Los encierros han acabado. Todas las mañanas, durante estos Sanfermines, nos hemos encomendado a nuestro santo, al santo de nuestra devoción. Y esto es mano de santo en el encierro y en la vida.
Tampoco este año, aunque muchos lo digan, los toros han corrido libremente por nuestras calles. Es bárbara nuestra carrera, pero no tanto. Que, mientras los toros corren, nosotros contenemos la respiración y, sólo cuando descansan en los corrales de la plaza, hablamos del encierro. Hablamos a toro pasado.
Y un año más han abundado los golpes. Los golpes de gente. Los golpes como consecuencia de caídas fortuitas. Los golpes propios de la lucha para coger toro. Y el santo ha estado ahí, a golpe de capote.
Queríamos correr en los mismos cuernos del toro, escuchar sus resoplidos, templar su galopada. Y hemos estado muy atentos. Atentos a ver cuándo aparecían los cuernos, cuándo vislumbrábamos los cuernos entre la muchedumbre.
Y los que de verdad han corrido han sentido la boca seca. Y taquicardia. Y malos presentimientos.
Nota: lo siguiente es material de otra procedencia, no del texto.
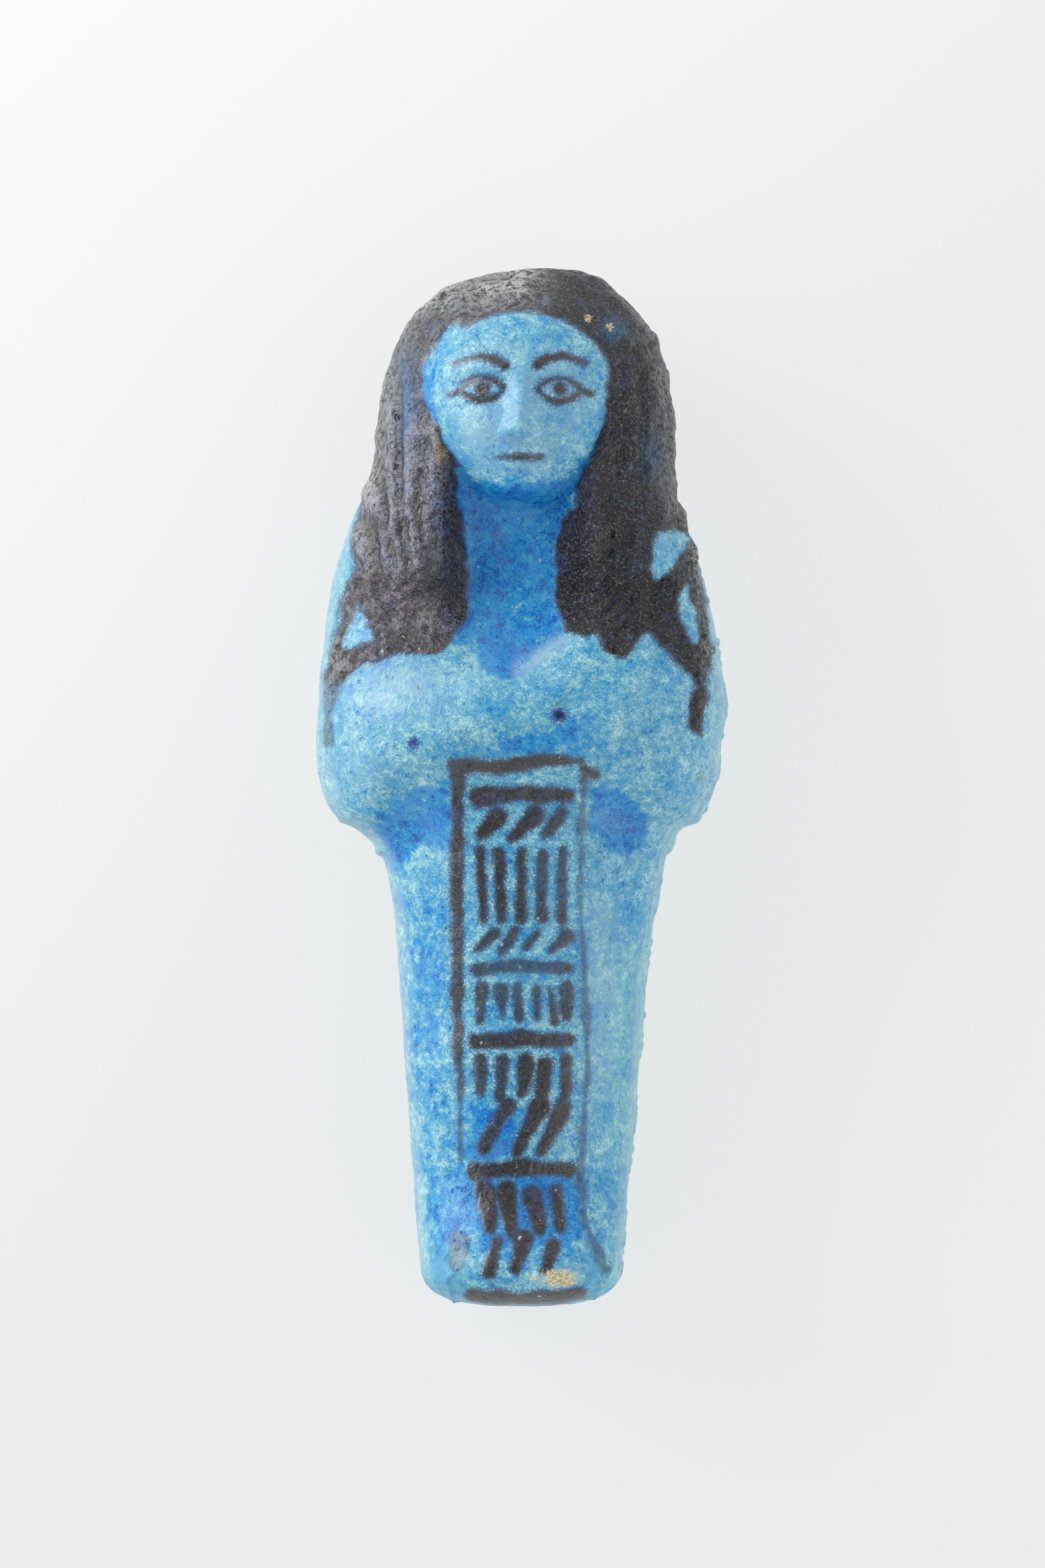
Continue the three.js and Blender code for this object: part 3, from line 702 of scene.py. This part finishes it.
halo = calc(tree, "SUBTRACT", halo, calc(tree, "MULTIPLY", worn, 0.5), clamp=True)
colour = mixed(tree, halo, blue, srgb(46, 84, 140))
colour = mixed(tree, covered, colour, slip)

# Soil, specks of iron, pale quartz specks in the slip with painted glints, and crust on top.
sandy = calc(tree, "ADD", calc(tree, "MULTIPLY_ADD", fine, 0.9, -0.9), calc(tree, "MULTIPLY", medium, 0.9))
sandy = calc(tree, "ADD", sandy, calc(tree, "MULTIPLY_ADD", patches, 0.8, -0.4))
dusty = calc(tree, "MULTIPLY", rise(tree, calc(tree, "ADD", field(tree, "soil"), sandy), 0.6, 0.9), 0.75)
colour = mixed(tree, dusty, colour, srgb(140, 120, 86))
colour = mixed(tree, calc(tree, "MULTIPLY", iron, 0.75), colour, srgb(88, 78, 62))
pale_speck_glint = calc(tree, "MULTIPLY", quartz, covered)
colour = mixed(tree, calc(tree, "MULTIPLY", pale_speck_glint, 0.8), colour, srgb(190, 196, 200))
crusted = rise(tree, calc(tree, "ADD", field(tree, "crust"), calc(tree, "MULTIPLY", sandy, 1.2)), 0.35, 0.6)
cream = mixed(tree, rise(tree, grains, 0.42, 0.58), srgb(160, 142, 104), srgb(216, 208, 176))
colour = mixed(tree, crusted, colour, cream)
tree.links.new(colour, shader.inputs["Base Color"])

# The glaze's own skin: a faint peel, coarser on the pebbly parts of the wig, with pits, and how it shines.
peel = calc(tree, "MULTIPLY", lumpy, calc(tree, "MULTIPLY_ADD", rise(tree, cloudy, 0.44, 0.6), 0.6, 0.3))
pebbles = calc(tree, "MULTIPLY", field(tree, "pebbly"), 1.3)
peel = calc(tree, "MULTIPLY_ADD", calc(tree, "ADD", lumpy, medium), pebbles, peel)
height = calc(tree, "ADD", peel, calc(tree, "MULTIPLY", medium, 0.3))
height = calc(tree, "MULTIPLY_ADD", runs, 0.4, height)
height = calc(tree, "MULTIPLY_ADD", pitted, -0.8, height)
BODY_PEEL, EXTRA_ON_WIG = 0.1 * MM, 0.09 * MM
peel_height = calc(tree, "MULTIPLY_ADD", field(tree, "wig"), EXTRA_ON_WIG, BODY_PEEL)
peeled = node(tree, "ShaderNodeBump", {"Height": height, "Distance": peel_height, "Strength": 1.0})
tree.links.new(peeled.outputs[0], shader.inputs["Normal"])
dullness = calc(tree, "MULTIPLY_ADD", patches, 0.2, 0.28)
dullness = calc(tree, "MULTIPLY_ADD", field(tree, "wig"), -0.12, dullness)
tree.links.new(calc(tree, "MULTIPLY_ADD", field(tree, "grit"), 0.3, dullness), shader.inputs["Roughness"])
polish = calc(tree, "MULTIPLY_ADD", covered, 0.4, 0.42)
polish = calc(tree, "MULTIPLY", polish, calc(tree, "MULTIPLY_ADD", field(tree, "grit"), -0.75, 1))
tree.links.new(polish, shader.inputs["Specular IOR Level"])
shader.inputs["IOR"].default_value = 1.5
mesh.materials.append(glaze)


# Floor, light and camera
# A pale sweep that glows faintly of itself, so it leaves almost no shadow, and glows brighter towards the
# softbox as a painted pool of light. A softbox at the upper left of the picture and a weak fill at its right.
# The room is darker overhead, where the camera hangs, than round the table.


def reach_along(tree, vector, direction):
    """How far a vector reaches along a direction."""
    inputs = {0: vector, 1: direction}
    return node(tree, "ShaderNodeVectorMath", inputs, operation="DOT_PRODUCT").outputs["Value"]


FLOOR_REACH = 3
corners = [(FLOOR_REACH * i, FLOOR_REACH * j, 0) for i, j in ((-1, -1), (1, -1), (1, 1), (-1, 1))]
floor_mesh = bpy.data.meshes.new("floor")
floor_mesh.from_pydata(corners, [], [(0, 1, 2, 3)])
floor = bpy.data.objects.new("floor", floor_mesh)
floor.location.z = -0.2 * MM
bpy.context.collection.objects.link(floor)
pale = bpy.data.materials.new("pale_floor")
pale.use_nodes = True
tree = pale.node_tree
surface = tree.nodes["Principled BSDF"]
surface.inputs["Base Color"].default_value = (0.13, 0.133, 0.132, 1)
surface.inputs["Roughness"].default_value = 1
surface.inputs["Specular IOR Level"].default_value = 0
surface.inputs["Emission Color"].default_value = (0.985, 1, 0.995, 1)
place = node(tree, "ShaderNodeTexCoord").outputs["Object"]
# The floor glows brighter towards the softbox: a painted pool of light.
towards_light = reach_along(tree, place, (-1, 1, 0))
glow = calc(tree, "MULTIPLY_ADD", rise(tree, towards_light, -0.02, 0.14), 0.12, 0.715)
tree.links.new(glow, surface.inputs["Emission Strength"])
floor_mesh.materials.append(pale)

world = bpy.data.worlds.new("studio")
world.use_nodes = True
tree = world.node_tree
sky = tree.nodes["Background"]
sky.inputs["Color"].default_value = (0.97, 1, 1, 1)
direction = node(tree, "ShaderNodeTexCoord").outputs["Generated"]
steepness = calc(tree, "MAXIMUM", reach_along(tree, direction, (0, 0, 1)), 0)
tree.links.new(calc(tree, "MULTIPLY_ADD", steepness, -1.4, 1.57), sky.inputs["Strength"])
bpy.context.scene.world = world


def softbox(name, place, size, brightness, tint):
    """A rectangular light that faces the figure. brightness is its glow next to a white sheet's."""
    light = bpy.data.lights.new(name, "AREA")
    light.shape = "RECTANGLE"
    light.size, light.size_y = size
    light.energy = brightness * size[0] * size[1] * np.pi
    light.color = tint
    lamp = bpy.data.objects.new(name, light)
    lamp.location = place
    lamp.rotation_euler = lamp.location.to_track_quat("Z", "Y").to_euler()
    bpy.context.collection.objects.link(lamp)


softbox("softbox_left", (-0.82, 0.42, 0.38), (0.7, 0.5), 7.8, (1, 0.97, 0.94))
softbox("fill_right", (0.8, -0.3, 0.8), (1.6, 1.6), 0.62, (1, 1, 1))

# The picture shows this height at the level of the point the camera aims at, where the figure is widest.
PICTURE_HEIGHT = 0.136
AIM_X, AIM_Y, AIM_Z = 0.00023, 0.0003, 0.009
camera_data = bpy.data.cameras.new("camera")
camera_data.lens = 200
camera_data.sensor_width = 36
camera_data.clip_end = 20
camera = bpy.data.objects.new("camera", camera_data)
distance = PICTURE_HEIGHT * camera_data.lens / camera_data.sensor_width
camera.location = (AIM_X, AIM_Y, AIM_Z + distance)
bpy.context.collection.objects.link(camera)
bpy.context.scene.camera = camera
bpy.context.scene.view_settings.view_transform = "Standard"
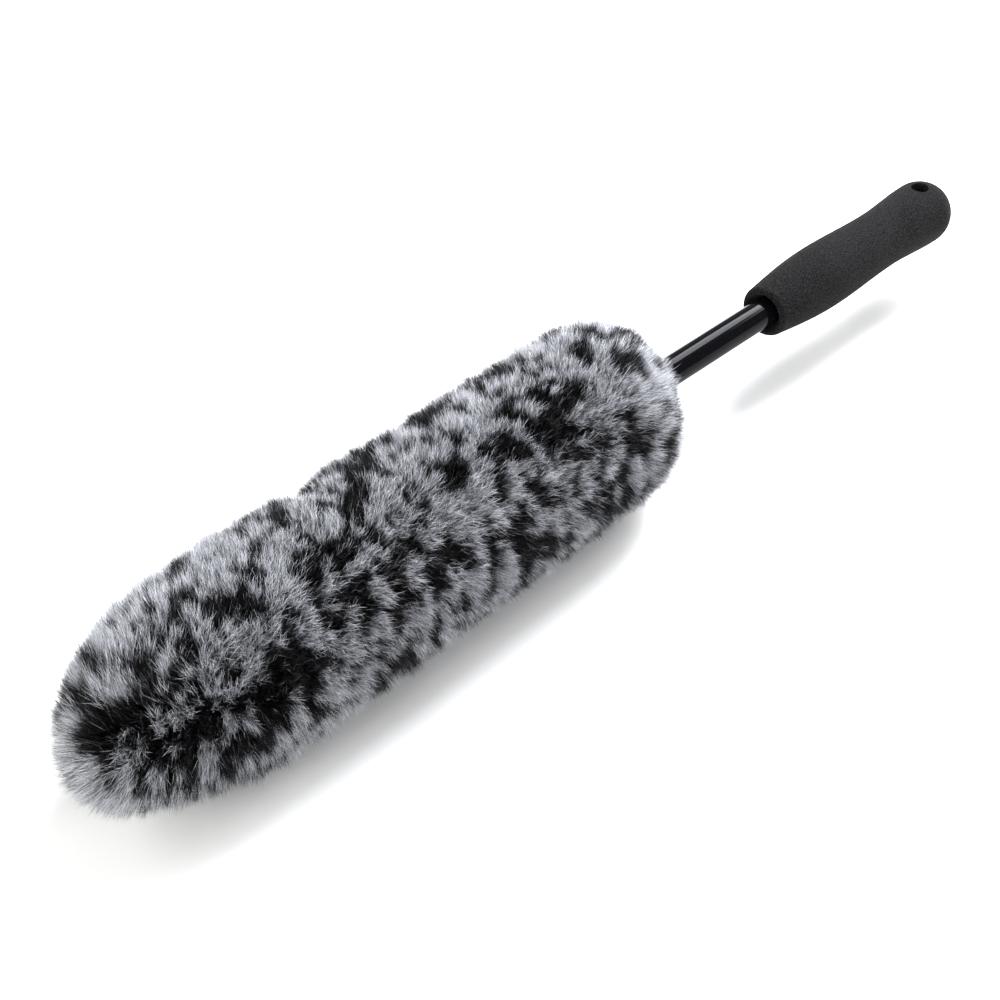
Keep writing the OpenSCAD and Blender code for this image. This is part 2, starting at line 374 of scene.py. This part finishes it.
def surface(arc, angle, height, reach):
    """Points of the pile: height 0 is the bed and 1 the tips. reach adds to the tip radius."""
    arc = np.clip(arc, 0, ARC[-1])
    xo, ro, xb, rb = (np.interp(arc, ARC, column) for column in (OUT_X, OUT_R, BED_X, BED_R))
    dx, dr = xo - xb, ro - rb
    grow = height * (1 + reach / np.hypot(dx, dr))
    x = xb + dx * grow
    r = np.maximum(rb + dr * grow, 0)
    back = smooth(SHOULDER_X, HEAD_X1, x) * smooth(TUBE_R, SHEAR_R, r)
    x = x + SHOULDER_SHEAR * back * np.cos(angle - SHEAR_ANGLE)
    shift_y, shift_z = sag(x)
    fade = smooth(HEAD_X1, CREEP_END, x)
    y = r * np.sin(angle) + shift_y * fade
    z = AXIS_Z + r * np.cos(angle) + shift_z
    under = np.maximum(FLOOR_GAP - z, 0)
    return np.stack([x, y + FLOOR_SPREAD * under * np.sign(y), z + under], axis=1)


def around(arc, angle):
    """Where on the pile's own outer surface, in millimetres, for noise."""
    x, r = np.interp(arc, ARC, OUT_X), np.interp(arc, ARC, OUT_R)
    return np.stack([x, r * np.sin(angle), r * np.cos(angle)], axis=1) / MM


def turn(angle):
    """The same angle between -pi and pi."""
    return (angle + math.pi) % TAU - math.pi


def parting(arc, angle):
    """Distance from the parting round the head, and how strong the parting is there."""
    x, r = np.interp(arc, ARC, OUT_X), np.interp(arc, ARC, OUT_R)
    away = turn(angle - np.interp(x, PARTING_X, PARTING_ANGLE)) * np.maximum(r, LEAST_PARTING_R)
    return away, 1 - smooth(PARTING_X[-2], PARTING_X[-1], x)


def crease_depth(arc, angle):
    """How far the creases cut in there."""
    x = np.interp(arc, ARC, OUT_X)
    depth = np.zeros(len(arc))
    for station, middle, full in CREASES:
        across = np.exp(-((x - station) / CREASE_WIDTH) ** 2)
        depth += full * across * np.exp(-(turn(angle - middle) / CREASE_SPREAD) ** 2)
    return depth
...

Y en las lavadoras ha corrido grana de nuestras fajas a nuestras camisas blancas. Y, aunque les pese a muchas madres, sus hijos corren el encierro.
Han sido ocho carreras desde la empinadísima cuesta de Santo Domingo hasta el embudo que forma la cuesta del callejón. Y a estas horas, cuando no queda un euro en nuestros bolsillos, acabamos de correr de cuesta a cuesta el encierro de la villavesa.
Hemos cogido poco las tarjetas para fichar en nuestros trabajos. Y hemos cogido muchas curdas. Y todos los balcones de la Estafeta. Ahora que los Sanfermines han terminado, no debemos coger ninguna depresión. Volveremos a la Cuesta. Volveremos a encomendarnos al santo. Volveremos a golpearnos y a correr en los mismos cuernos de los toros. Y esto son palabras mayores. Palabrones.